(Exercise): Copy every line of the records below where the word "pose" occurs.

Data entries
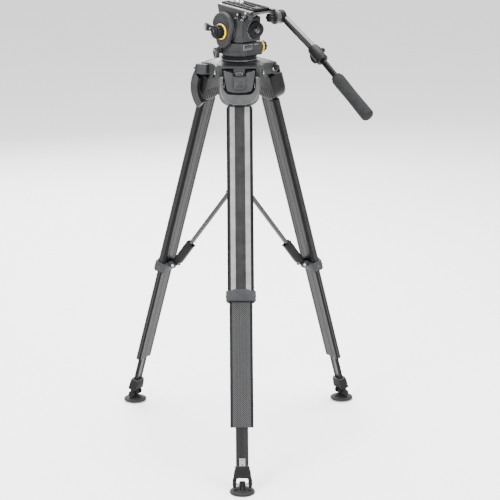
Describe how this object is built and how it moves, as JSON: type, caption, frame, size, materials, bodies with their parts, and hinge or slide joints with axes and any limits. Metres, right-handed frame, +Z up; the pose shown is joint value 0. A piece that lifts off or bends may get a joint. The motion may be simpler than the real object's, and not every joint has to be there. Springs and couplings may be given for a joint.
{
  "type": "tripod",
  "caption": "Broadcast camera tripod: two-stage carbon legs with rubber feet, mid-level spreader and a fluid pan and tilt head with sliding plate and telescopic pan bar.",
  "frame": {"origin": "on the floor, at the bottom middle of the box round the whole object", "axes": "+Z up; -Y towards the leg that stands out furthest; +X to the right of someone facing that leg from outside"},
  "size_m": [0.6053, 0.6912, 1.0631],
  "materials": {
    "black_plastic": "black moulded plastic, fine grain",
    "black_rubber": "matt black rubber",
    "bright_steel": "bright steel",
    "carbon_fibre": "black carbon fibre under clear lacquer",
    "display_window": "dark clear window",
    "foam_grip": "dark grey closed-cell foam",
    "grey_casting": "dark grey powder-coated casting",
    "light_grey_casting": "steel-grey satin paint",
    "yellow_ring": "yellow moulded ring"
  },
  "bodies": {
    "tripod_top": {"crown": "grey_casting", "half_ball": "grey_casting", "carry_handle": "grey_casting"},
    "tie_down": {"tie_down_knob": "black_plastic"},
    "hub": {"spreader_hub": "black_plastic"},
    "pan": {"pan_base": "grey_casting", "head_body": "grey_casting", "side_cover": "grey_casting", "level_window": "display_window"},
    "pan_drag": {"pan_drag_ring": "yellow_ring", "pan_drag_knob": "black_plastic"},
    "tilt_drag": {"tilt_drag_ring": "yellow_ring", "tilt_drag_knob": "black_plastic"},
    "pan_brake": {"pan_brake_lever": "grey_casting"},
    "tilt_brake": {"tilt_brake_lever": "black_plastic"},
    "balance": {"balance_knob": "black_plastic"},
    "tilt": {"tilt_platform": "grey_casting"},
    "plate": {"sliding_plate": "black_plastic", "camera_screw": "bright_steel", "camera_pin": "bright_steel"},
    "plate_release": {"plate_lever": "black_plastic"},
    "bar_clamp": {"bar_clamp_knob": "black_plastic"},
    "bar": {"pan_bar_tube": "black_plastic"},
    "bar_lock": {"bar_lock_knob": "black_plastic"},
    "bar_end": {"pan_bar_rod": "black_plastic", "pan_bar_grip": "foam_grip"},
    "leg_front": {"leg_head_front": "light_grey_casting", "leg_upper_front": "carbon_fibre", "leg_collar_front": "grey_casting"},
    "lever_front": {"brake_lever_front": "grey_casting"},
    "middle_front": {"leg_middle_front": "carbon_fibre"},
    "lower_front": {"leg_lower_front": "carbon_fibre", "foot_ankle_front": "black_rubber"},
    "pad_front": {"foot_pad_front": "black_rubber"},
    "catch_front": {"angle_catch_front": "grey_casting"},
    "rod_front": {"spreader_rod_front": "black_plastic"},
    "sleeve_front": {"spreader_sleeve_front": "grey_casting"},
    "leg_right": {"leg_head_right": "light_grey_casting", "leg_upper_right": "carbon_fibre", "leg_collar_right": "grey_casting"},
    "lever_right": {"brake_lever_right": "grey_casting"},
    "middle_right": {"leg_middle_right": "carbon_fibre"},
    "lower_right": {"leg_lower_right": "carbon_fibre", "foot_ankle_right": "black_rubber"},
    "pad_right": {"foot_pad_right": "black_rubber"},
    "catch_right": {"angle_catch_right": "grey_casting"},
    "rod_right": {"spreader_rod_right": "black_plastic"},
    "sleeve_right": {"spreader_sleeve_right": "grey_casting"},
    "leg_left": {"leg_head_left": "light_grey_casting", "leg_upper_left": "carbon_fibre", "leg_collar_left": "grey_casting"},
    "lever_left": {"brake_lever_left": "grey_casting"},
    "middle_left": {"leg_middle_left": "carbon_fibre"},
    "lower_left": {"leg_lower_left": "carbon_fibre", "foot_ankle_left": "black_rubber"},
    "pad_left": {"foot_pad_left": "black_rubber"},
    "catch_left": {"angle_catch_left": "grey_casting"},
    "rod_left": {"spreader_rod_left": "black_plastic"},
    "sleeve_left": {"spreader_sleeve_left": "grey_casting"}
  },
  "joints": [
    {"name": "tie_down_turn", "type": "hinge", "parent": "tripod_top", "child": "tie_down", "pos_m": [-0.00342, 0.15578, 0.80032], "axis": [0, 0, 1], "continuous": true},
    {"name": "fold_front", "type": "hinge", "parent": "tripod_top", "child": "leg_front", "pos_m": [-0.00342, 0.09078, 0.90032], "axis": [1, 0, 0], "range_deg": [0, 25.1]},
    {"name": "lever_turn_front", "type": "hinge", "parent": "leg_front", "child": "lever_front", "pos_m": [-0.00342, 0.06431, 0.8945], "axis": [1, 0, 0], "range_deg": [-40, 0]},
    {"name": "catch_tilt_front", "type": "hinge", "parent": "tripod_top", "child": "catch_front", "pos_m": [-0.00342, 0.08278, 0.90782], "axis": [1, 0, 0], "range_deg": [-8, 0], "stiffness_Nm_per_rad": 0.4},
    {"name": "middle_slide_front", "type": "slide", "parent": "leg_front", "child": "middle_front", "axis": [0, -0.4242, -0.9056], "range_m": [-0.26, 0.065]},
    {"name": "lower_slide_front", "type": "slide", "parent": "middle_front", "child": "lower_front", "axis": [0, -0.4242, -0.9056], "range_m": [-0.085, 0.195]},
    {"name": "ankle_front", "type": "hinge", "parent": "lower_front", "child": "pad_front", "pos_m": [-0.00342, -0.32197, 0.0192], "axis": [1, 0, 0], "range_deg": [-30, 30]},
    {"name": "fold_right", "type": "hinge", "parent": "tripod_top", "child": "leg_right", "pos_m": [0.05287, 0.18828, 0.90032], "axis": [-0.5, 0.866, 0], "range_deg": [0, 15.65]},
    {"name": "lever_turn_right", "type": "hinge", "parent": "leg_right", "child": "lever_right", "pos_m": [0.07466, 0.20085, 0.89023], "axis": [-0.5, 0.866, 0], "range_deg": [-40, 0]},
    {"name": "catch_tilt_right", "type": "hinge", "parent": "tripod_top", "child": "catch_right", "pos_m": [0.0598, 0.19228, 0.90782], "axis": [-0.5, 0.866, 0], "range_deg": [-8, 0], "stiffness_Nm_per_rad": 0.4},
    {"name": "middle_slide_right", "type": "slide", "parent": "leg_right", "child": "middle_right", "axis": [0.2336, 0.1349, -0.9629], "range_m": [-0.225, 0.1]},
    {"name": "lower_slide_right", "type": "slide", "parent": "middle_right", "child": "lower_right", "axis": [0.2336, 0.1349, -0.9629], "range_m": [-0.06, 0.22]},
    {"name": "ankle_right", "type": "hinge", "parent": "lower_right", "child": "pad_right", "pos_m": [0.26605, 0.31135, 0.02165], "axis": [-0.5, 0.866, 0], "range_deg": [-30, 30]},
    {"name": "fold_left", "type": "hinge", "parent": "tripod_top", "child": "leg_left", "pos_m": [-0.05971, 0.18828, 0.90032], "axis": [-0.5, -0.866, 0], "range_deg": [0, 15.65]},
    {"name": "lever_turn_left", "type": "hinge", "parent": "leg_left", "child": "lever_left", "pos_m": [-0.08149, 0.20085, 0.89023], "axis": [-0.5, -0.866, 0], "range_deg": [-40, 0]},
    {"name": "catch_tilt_left", "type": "hinge", "parent": "tripod_top", "child": "catch_left", "pos_m": [-0.06664, 0.19228, 0.90782], "axis": [-0.5, -0.866, 0], "range_deg": [-8, 0], "stiffness_Nm_per_rad": 0.4},
    {"name": "middle_slide_left", "type": "slide", "parent": "leg_left", "child": "middle_left", "axis": [-0.2336, 0.1349, -0.9629], "range_m": [-0.225, 0.1]},
    {"name": "lower_slide_left", "type": "slide", "parent": "middle_left", "child": "lower_left", "axis": [-0.2336, 0.1349, -0.9629], "range_m": [-0.06, 0.22]},
    {"name": "ankle_left", "type": "hinge", "parent": "lower_left", "child": "pad_left", "pos_m": [-0.27289, 0.31135, 0.02165], "axis": [-0.5, -0.866, 0], "range_deg": [-30, 30]},
    {"name": "hub_rise", "type": "slide", "parent": "tripod_top", "child": "hub", "axis": [0, 0, 1], "range_m": [0, 0.052]},
    {"name": "rod_swing_front", "type": "hinge", "parent": "hub", "child": "rod_front", "pos_m": [-0.00342, 0.12978, 0.59032], "axis": [1, 0, 0], "range_deg": [0, 50.38]},
    {"name": "sleeve_swing_front", "type": "hinge", "parent": "leg_front", "child": "sleeve_front", "pos_m": [-0.00342, -0.11123, 0.41133], "axis": [1, 0, 0], "range_deg": [0, 25.28]},
    {"name": "rod_swing_right", "type": "hinge", "parent": "hub", "child": "rod_right", "pos_m": [0.0191, 0.16878, 0.59032], "axis": [-0.5, 0.866, 0], "range_deg": [0, 34.53]},
    {"name": "sleeve_swing_right", "type": "hinge", "parent": "leg_right", "child": "sleeve_right", "pos_m": [0.15591, 0.24777, 0.3848], "axis": [-0.5, 0.866, 0], "range_deg": [0, 18.88]},
    {"name": "rod_swing_left", "type": "hinge", "parent": "hub", "child": "rod_left", "pos_m": [-0.02593, 0.16878, 0.59032], "axis": [-0.5, -0.866, 0], "range_deg": [0, 34.53]},
    {"name": "sleeve_swing_left", "type": "hinge", "parent": "leg_left", "child": "sleeve_left", "pos_m": [-0.16275, 0.24777, 0.3848], "axis": [-0.5, -0.866, 0], "range_deg": [0, 18.88]},
    {"name": "pan_turn", "type": "hinge", "parent": "tripod_top", "child": "pan", "pos_m": [-0.00342, 0.15578, 0.00032], "axis": [0, 0, 1], "continuous": true},
    {"name": "pan_drag_turn", "type": "hinge", "parent": "pan", "child": "pan_drag", "pos_m": [0.04623, 0.16684, 0.95082], "axis": [0.7431, 0.6691, 0], "range_deg": [-150, 150]},
    {"name": "tilt_drag_turn", "type": "hinge", "parent": "pan", "child": "tilt_drag", "pos_m": [-0.04593, 0.1175, 0.99432], "axis": [-0.7431, -0.6691, 0], "range_deg": [-150, 150]},
    {"name": "pan_brake_turn", "type": "hinge", "parent": "pan", "child": "pan_brake", "pos_m": [-0.05396, 0.14122, 0.94632], "axis": [0.7431, 0.6691, 0], "range_deg": [0, 40]},
    {"name": "tilt_brake_turn", "type": "hinge", "parent": "pan", "child": "tilt_brake", "pos_m": [-0.066, 0.1398, 0.99932], "axis": [0.7431, 0.6691, 0], "range_deg": [-35, 0]},
    {"name": "balance_turn", "type": "hinge", "parent": "pan", "child": "balance", "pos_m": [0.03507, 0.1362, 0.99532], "axis": [0.6691, -0.7431, 0], "continuous": true},
    {"name": "tilt_nod", "type": "hinge", "parent": "pan", "child": "tilt", "pos_m": [-0.00342, 0.15578, 0.99432], "axis": [0.7431, 0.6691, 0], "range_deg": [-75, 28]},
    {"name": "plate_travel", "type": "slide", "parent": "tilt", "child": "plate", "axis": [-0.6666, 0.7403, 0.0872], "range_m": [-0.03, 0.03]},
    {"name": "plate_release_turn", "type": "hinge", "parent": "tilt", "child": "plate_release", "pos_m": [-0.00569, 0.0918, 1.03848], "axis": [0.7431, 0.6691, 0], "range_deg": [0, 30]},
    {"name": "bar_clamp_turn", "type": "hinge", "parent": "tilt", "child": "bar_clamp", "pos_m": [0.05091, 0.09544, 1.02737], "axis": [0.7431, 0.6691, 0], "continuous": true},
    {"name": "bar_swing", "type": "hinge", "parent": "tilt", "child": "bar", "pos_m": [0.05091, 0.09544, 1.02737], "axis": [0.7431, 0.6691, 0], "range_deg": [-60, 5]},
    {"name": "bar_lock_turn", "type": "hinge", "parent": "bar", "child": "bar_lock", "pos_m": [0.17529, 0.05594, 0.95576], "axis": [0.7431, 0.6691, 0], "continuous": true},
    {"name": "bar_extend", "type": "slide", "parent": "bar", "child": "bar_end", "axis": [0.5358, -0.5951, -0.599], "range_m": [-0.01, 0.02]}
  ],
  "couplings": [
    {"joint": "rod_swing_front", "follows": "fold_front", "ratio": 2.0052},
    {"joint": "sleeve_swing_front", "follows": "fold_front", "ratio": 1.0052},
    {"joint": "rod_swing_right", "follows": "fold_front", "ratio": 1.3737},
    {"joint": "sleeve_swing_right", "follows": "fold_front", "ratio": 0.75022},
    {"joint": "rod_swing_left", "follows": "fold_front", "ratio": 1.3737},
    {"joint": "sleeve_swing_left", "follows": "fold_front", "ratio": 0.75022},
    {"joint": "hub_rise", "follows": "fold_front", "m_per_rad": 0.1187},
    {"joint": "fold_right", "follows": "fold_front", "ratio": 0.6235},
    {"joint": "fold_left", "follows": "fold_front", "ratio": 0.6235}
  ]
}
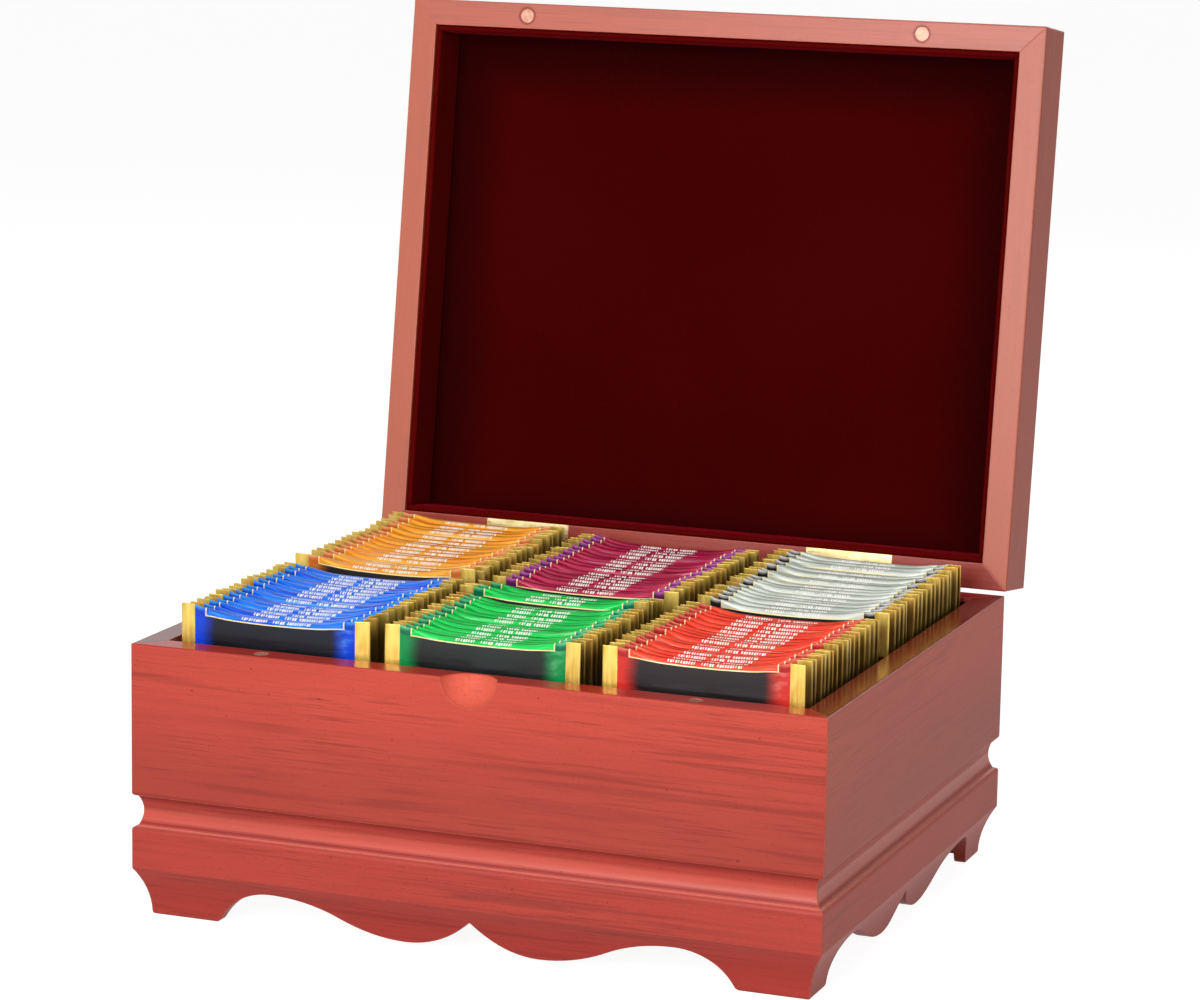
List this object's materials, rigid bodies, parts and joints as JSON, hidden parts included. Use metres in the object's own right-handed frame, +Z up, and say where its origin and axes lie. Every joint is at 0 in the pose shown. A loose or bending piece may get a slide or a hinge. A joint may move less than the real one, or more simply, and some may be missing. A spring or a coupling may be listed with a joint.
{
  "type": "wooden tea box",
  "caption": "Lacquered wooden tea box with a hinged lid, a scalloped bracket base, a velvet lining and compartments full of tea sachets.",
  "frame": {"origin": "on the surface it stands on, under the middle of the four feet", "axes": "+Z up, +X to the right as seen from the front, +Y to the back, where the lid is hinged"},
  "size_m": [0.3, 0.3135, 0.3615],
  "materials": {
    "lacquered_wood": "gloss",
    "bare_wood": "matte",
    "velvet": "matte",
    "hinge_brass": "satin",
    "screw_brass": "satin",
    "magnet_nickel": "satin",
    "blue_foil": "satin",
    "green_foil": "satin",
    "red_foil": "satin",
    "orange_foil": "satin",
    "wine_foil": "satin",
    "silver_foil": "satin"
  },
  "bodies": {
    "case": {"front_wall": "lacquered_wood", "front_base_moulding": "lacquered_wood", "front_lining": "velvet", "back_wall": "lacquered_wood", "back_base_moulding": "lacquered_wood", "back_lining": "velvet", "left_wall": "lacquered_wood", "left_base_moulding": "lacquered_wood", "left_lining": "velvet", "right_wall": "lacquered_wood", "right_base_moulding": "lacquered_wood", "right_lining": "velvet", "floor_panel": "bare_wood", "floor_lining": "velvet", "long_divider": "velvet", "left_divider": "velvet", "right_divider": "velvet", "left_hinge_box_leaf": "hinge_brass", "left_hinge_pin": "hinge_brass", "right_hinge_box_leaf": "hinge_brass", "right_hinge_pin": "hinge_brass", "hinge_box_screws": "screw_brass", "box_magnets": "magnet_nickel", "tea_sachets_front_left": "blue_foil", "tea_sachets_front_middle": "green_foil", "tea_sachets_front_right": "red_foil", "tea_sachets_rear_left": "orange_foil", "tea_sachets_rear_middle": "wine_foil", "tea_sachets_rear_right": "silver_foil"},
    "lid": {"lid_front_rail": "lacquered_wood", "lid_front_lining": "velvet", "lid_back_rail": "lacquered_wood", "lid_back_lining": "velvet", "lid_left_rail": "lacquered_wood", "lid_left_lining": "velvet", "lid_right_rail": "lacquered_wood", "lid_right_lining": "velvet", "lid_top_panel": "lacquered_wood", "lid_ceiling_lining": "velvet", "left_hinge_lid_leaf": "hinge_brass", "right_hinge_lid_leaf": "hinge_brass", "hinge_lid_screws": "screw_brass", "lid_magnets": "magnet_nickel"}
  },
  "joints": [
    {"name": "lid_hinge", "type": "hinge", "parent": "case", "child": "lid", "pos_m": [0, 0.1247, 0.11585], "axis": [1, 0, 0], "range_deg": [0, 98]}
  ]
}
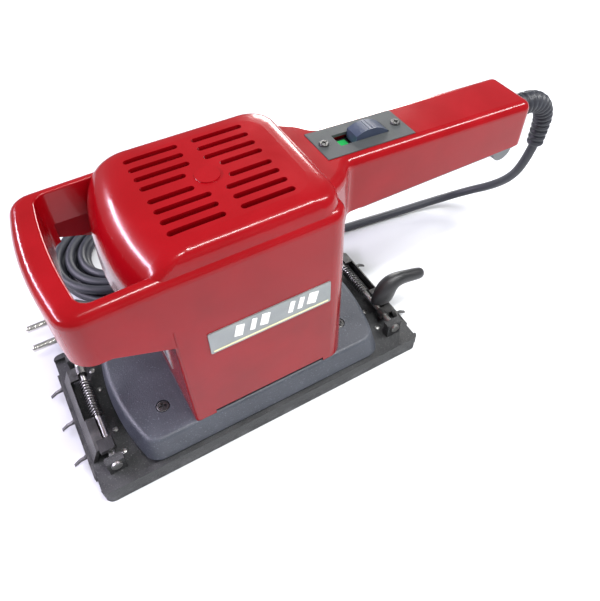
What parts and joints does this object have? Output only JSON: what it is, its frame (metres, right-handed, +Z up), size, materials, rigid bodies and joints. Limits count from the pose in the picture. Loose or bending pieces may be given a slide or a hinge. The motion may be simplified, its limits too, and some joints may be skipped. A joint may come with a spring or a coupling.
{
  "type": "orbital sander",
  "caption": "Half-sheet electric finishing sander with a long rear handle, a bow handle at the nose, sprung paper clamps and a coiled mains cord.",
  "frame": {"origin": "middle of the sanding pad's lower face, straight under the motor shaft", "axes": "+X runs from the bow handle towards the rear handle, +Z is up, away from the work"},
  "size_m": [0.3845, 0.2465, 0.1647],
  "materials": {
    "red_shell": "gloss",
    "dark_casting": "satin",
    "grey_plastic": "matte",
    "black_plastic": "matte",
    "slider_plastic": "satin",
    "green_mark": "gloss",
    "plate_foil": "satin",
    "pad_rubber": "matte",
    "cord_rubber": "satin",
    "zinc_steel": "satin",
    "bearing_steel": "polished",
    "core_steel": "satin",
    "winding_copper": "satin",
    "carbon": "matte",
    "pin_brass": "polished"
  },
  "bodies": {
    "housing": {"main_housing": "red_shell", "base_housing": "dark_casting", "handle_cover": "grey_plastic", "side_badge": "plate_foil", "rating_plate": "plate_foil", "switch_plate": "grey_plastic", "switch_screws": "zinc_steel", "switch_body": "black_plastic", "on_mark": "green_mark", "lower_bearing": "bearing_steel", "upper_bearing": "bearing_steel", "bearing_bracket": "grey_plastic", "field_core": "core_steel", "field_windings": "winding_copper", "stator_pillars": "grey_plastic", "brush_holders": "pin_brass", "carbon_brushes": "carbon", "suppressor_capacitor": "slider_plastic", "terminal_block": "grey_plastic", "cord_clamp": "black_plastic", "cord_sleeve": "cord_rubber", "cord_run": "cord_rubber", "cord_coil": "cord_rubber", "cord_tail": "cord_rubber", "plug_body": "cord_rubber", "plug_pins": "pin_brass", "post_screws": "zinc_steel"},
    "rotor": {"spindle": "zinc_steel", "counterweight": "core_steel", "armature_core": "core_steel", "commutator": "winding_copper", "cooling_fan": "grey_plastic"},
    "pad": {"platen": "black_plastic", "sanding_pad": "pad_rubber", "pad_bearing": "bearing_steel", "rubber_posts": "pad_rubber", "front_clamp_shaft": "zinc_steel", "rear_clamp_shaft": "zinc_steel", "front_clamp_spring": "zinc_steel", "rear_clamp_spring": "zinc_steel", "front_spike_strip": "zinc_steel", "rear_spike_strip": "zinc_steel"},
    "front_clamp": {"front_clamp_jaw": "zinc_steel", "front_finger_tab": "black_plastic"},
    "rear_clamp": {"rear_clamp_jaw": "zinc_steel", "rear_lever": "black_plastic"},
    "slider": {"switch_slider": "slider_plastic"}
  },
  "joints": [
    {"name": "rotor_spin", "type": "hinge", "parent": "housing", "child": "rotor", "pos_m": [0, 0, 0.03], "axis": [0, 0, 1], "continuous": true},
    {"name": "pad_orbit", "type": "hinge", "parent": "rotor", "child": "pad", "pos_m": [0.002, 0, 0.012], "axis": [0, 0, 1], "continuous": true},
    {"name": "front_clamp_lift", "type": "hinge", "parent": "pad", "child": "front_clamp", "pos_m": [-0.1015, 0, 0.0185], "axis": [0, 1, 0], "range_deg": [0, 25], "stiffness_Nm_per_rad": 0.4, "springref_deg": -11.46},
    {"name": "rear_clamp_lift", "type": "hinge", "parent": "pad", "child": "rear_clamp", "pos_m": [0.1015, 0, 0.0185], "axis": [0, -1, 0], "range_deg": [0, 25], "stiffness_Nm_per_rad": 0.4, "springref_deg": -11.46},
    {"name": "switch_slide", "type": "slide", "parent": "housing", "child": "slider", "axis": [-0.999, 0, 0.0454], "range_m": [0, 0.008]}
  ],
  "couplings": [
    {"joint": "pad_orbit", "follows": "rotor_spin", "ratio": -1}
  ]
}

(Result):
Describe how this object is built and how it moves, as JSON: type, caption, frame, size, materials, bodies with their parts, and hinge or slide joints with axes and any limits. Metres, right-handed frame, +Z up; the pose shown is joint value 0. A piece that lifts off or bends may get a joint. The motion may be simpler than the real object's, and not every joint has to be there. Springs and couplings may be given for a joint.
List this object's materials, rigid bodies, parts and joints as JSON, hidden parts included. Use metres in the object's own right-handed frame, +Z up, and say where its origin and axes lie. Every joint is at 0 in the pose shown. A loose or bending piece may get a slide or a hinge. A joint may move less than the real one, or more simply, and some may be missing. A spring or a coupling may be listed with a joint.
What parts and joints does this object have? Output only JSON: what it is, its frame (metres, right-handed, +Z up), size, materials, rigid bodies and joints. Limits count from the pose in the picture. Loose or bending pieces may be given a slide or a hinge. The motion may be simplified, its limits too, and some joints may be skipped. A joint may come with a spring or a coupling.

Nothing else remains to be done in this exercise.